Every line must be returned precisely as it is written.

──────── Recorded data ────────

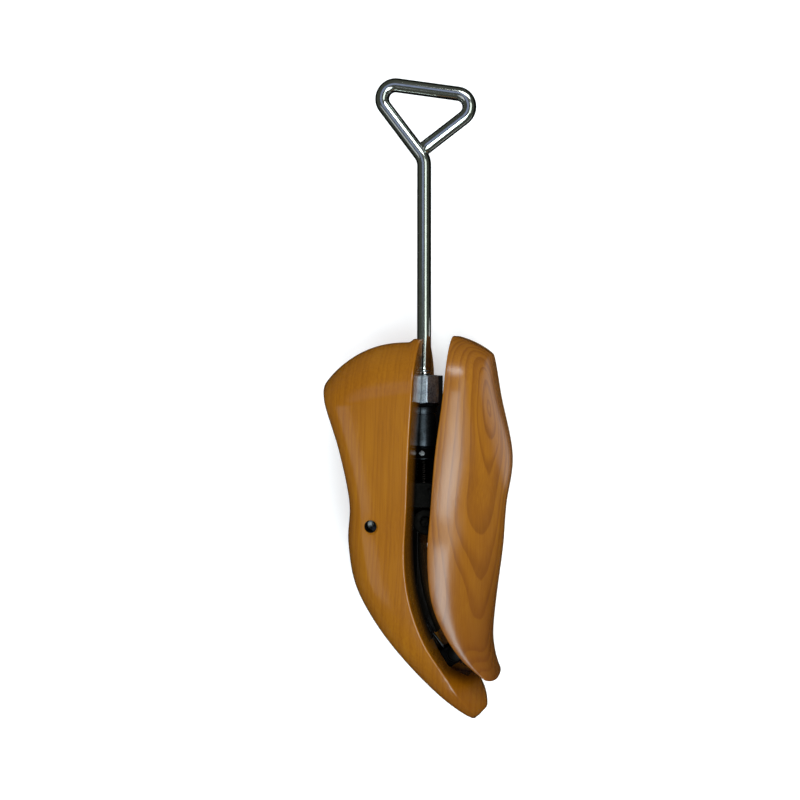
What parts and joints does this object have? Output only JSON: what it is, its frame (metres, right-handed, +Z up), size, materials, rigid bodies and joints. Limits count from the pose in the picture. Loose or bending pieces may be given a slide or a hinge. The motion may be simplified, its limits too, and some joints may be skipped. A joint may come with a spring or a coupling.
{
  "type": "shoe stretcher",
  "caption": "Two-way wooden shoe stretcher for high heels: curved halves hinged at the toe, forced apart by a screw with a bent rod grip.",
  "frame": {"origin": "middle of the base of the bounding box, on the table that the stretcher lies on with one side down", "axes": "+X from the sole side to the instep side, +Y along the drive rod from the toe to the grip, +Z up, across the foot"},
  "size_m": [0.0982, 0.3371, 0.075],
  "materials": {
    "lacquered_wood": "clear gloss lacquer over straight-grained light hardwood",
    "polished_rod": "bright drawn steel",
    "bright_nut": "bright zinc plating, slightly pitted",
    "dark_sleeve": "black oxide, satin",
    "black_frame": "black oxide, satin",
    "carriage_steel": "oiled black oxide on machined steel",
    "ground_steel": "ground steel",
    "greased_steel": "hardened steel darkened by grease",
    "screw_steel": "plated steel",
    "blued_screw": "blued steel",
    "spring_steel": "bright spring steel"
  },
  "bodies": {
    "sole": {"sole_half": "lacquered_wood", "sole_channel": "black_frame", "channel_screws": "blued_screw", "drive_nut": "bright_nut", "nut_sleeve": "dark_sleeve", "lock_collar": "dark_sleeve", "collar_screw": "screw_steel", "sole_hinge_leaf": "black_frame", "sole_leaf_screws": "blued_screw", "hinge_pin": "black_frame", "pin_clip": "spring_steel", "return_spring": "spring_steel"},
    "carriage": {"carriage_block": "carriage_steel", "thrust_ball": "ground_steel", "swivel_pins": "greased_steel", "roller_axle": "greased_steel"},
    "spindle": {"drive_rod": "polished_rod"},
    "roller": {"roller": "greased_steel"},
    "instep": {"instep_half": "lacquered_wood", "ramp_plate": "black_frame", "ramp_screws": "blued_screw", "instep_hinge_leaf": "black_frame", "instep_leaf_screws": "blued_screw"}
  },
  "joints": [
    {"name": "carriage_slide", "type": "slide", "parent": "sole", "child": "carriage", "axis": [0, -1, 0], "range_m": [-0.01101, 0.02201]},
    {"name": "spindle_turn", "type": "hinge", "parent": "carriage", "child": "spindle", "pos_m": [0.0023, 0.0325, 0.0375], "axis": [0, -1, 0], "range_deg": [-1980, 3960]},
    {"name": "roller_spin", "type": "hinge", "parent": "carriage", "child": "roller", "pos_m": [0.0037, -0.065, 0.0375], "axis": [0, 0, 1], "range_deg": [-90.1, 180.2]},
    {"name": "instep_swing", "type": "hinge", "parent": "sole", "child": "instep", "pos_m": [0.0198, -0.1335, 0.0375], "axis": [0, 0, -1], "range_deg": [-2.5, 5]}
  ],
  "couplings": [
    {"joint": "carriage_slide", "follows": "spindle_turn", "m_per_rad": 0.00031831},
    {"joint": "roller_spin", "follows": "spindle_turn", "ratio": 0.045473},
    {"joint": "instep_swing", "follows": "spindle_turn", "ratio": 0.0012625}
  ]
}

────────

Correct answer:
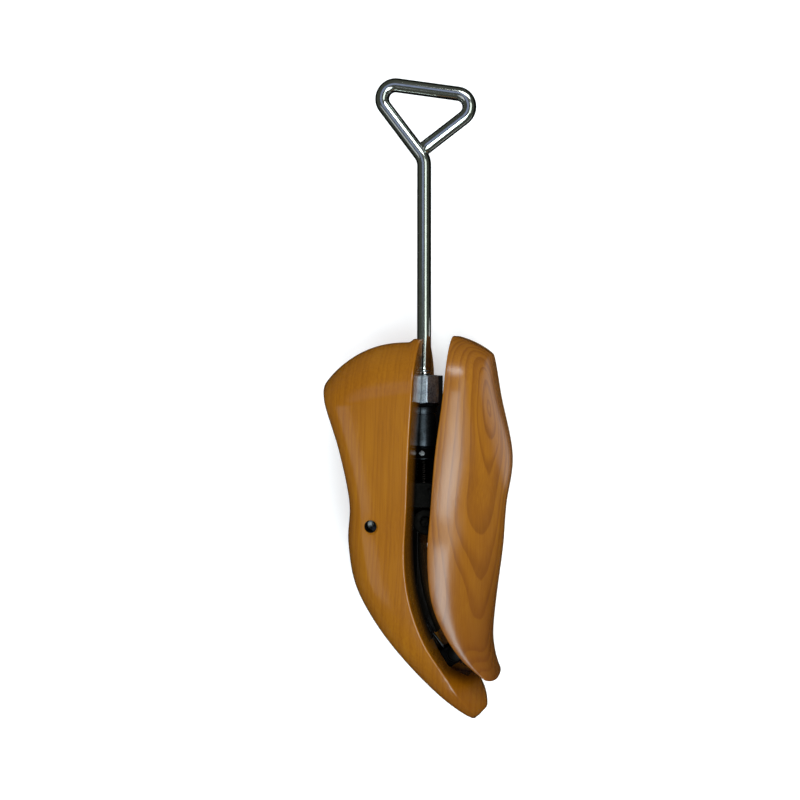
What parts and joints does this object have? Output only JSON: what it is, its frame (metres, right-handed, +Z up), size, materials, rigid bodies and joints. Limits count from the pose in the picture. Loose or bending pieces may be given a slide or a hinge. The motion may be simplified, its limits too, and some joints may be skipped. A joint may come with a spring or a coupling.
{
  "type": "shoe stretcher",
  "caption": "Two-way wooden shoe stretcher for high heels: curved halves hinged at the toe, forced apart by a screw with a bent rod grip.",
  "frame": {"origin": "middle of the base of the bounding box, on the table that the stretcher lies on with one side down", "axes": "+X from the sole side to the instep side, +Y along the drive rod from the toe to the grip, +Z up, across the foot"},
  "size_m": [0.0982, 0.3371, 0.075],
  "materials": {
    "lacquered_wood": "clear gloss lacquer over straight-grained light hardwood",
    "polished_rod": "bright drawn steel",
    "bright_nut": "bright zinc plating, slightly pitted",
    "dark_sleeve": "black oxide, satin",
    "black_frame": "black oxide, satin",
    "carriage_steel": "oiled black oxide on machined steel",
    "ground_steel": "ground steel",
    "greased_steel": "hardened steel darkened by grease",
    "screw_steel": "plated steel",
    "blued_screw": "blued steel",
    "spring_steel": "bright spring steel"
  },
  "bodies": {
    "sole": {"sole_half": "lacquered_wood", "sole_channel": "black_frame", "channel_screws": "blued_screw", "drive_nut": "bright_nut", "nut_sleeve": "dark_sleeve", "lock_collar": "dark_sleeve", "collar_screw": "screw_steel", "sole_hinge_leaf": "black_frame", "sole_leaf_screws": "blued_screw", "hinge_pin": "black_frame", "pin_clip": "spring_steel", "return_spring": "spring_steel"},
    "carriage": {"carriage_block": "carriage_steel", "thrust_ball": "ground_steel", "swivel_pins": "greased_steel", "roller_axle": "greased_steel"},
    "spindle": {"drive_rod": "polished_rod"},
    "roller": {"roller": "greased_steel"},
    "instep": {"instep_half": "lacquered_wood", "ramp_plate": "black_frame", "ramp_screws": "blued_screw", "instep_hinge_leaf": "black_frame", "instep_leaf_screws": "blued_screw"}
  },
  "joints": [
    {"name": "carriage_slide", "type": "slide", "parent": "sole", "child": "carriage", "axis": [0, -1, 0], "range_m": [-0.01101, 0.02201]},
    {"name": "spindle_turn", "type": "hinge", "parent": "carriage", "child": "spindle", "pos_m": [0.0023, 0.0325, 0.0375], "axis": [0, -1, 0], "range_deg": [-1980, 3960]},
    {"name": "roller_spin", "type": "hinge", "parent": "carriage", "child": "roller", "pos_m": [0.0037, -0.065, 0.0375], "axis": [0, 0, 1], "range_deg": [-90.1, 180.2]},
    {"name": "instep_swing", "type": "hinge", "parent": "sole", "child": "instep", "pos_m": [0.0198, -0.1335, 0.0375], "axis": [0, 0, -1], "range_deg": [-2.5, 5]}
  ],
  "couplings": [
    {"joint": "carriage_slide", "follows": "spindle_turn", "m_per_rad": 0.00031831},
    {"joint": "roller_spin", "follows": "spindle_turn", "ratio": 0.045473},
    {"joint": "instep_swing", "follows": "spindle_turn", "ratio": 0.0012625}
  ]
}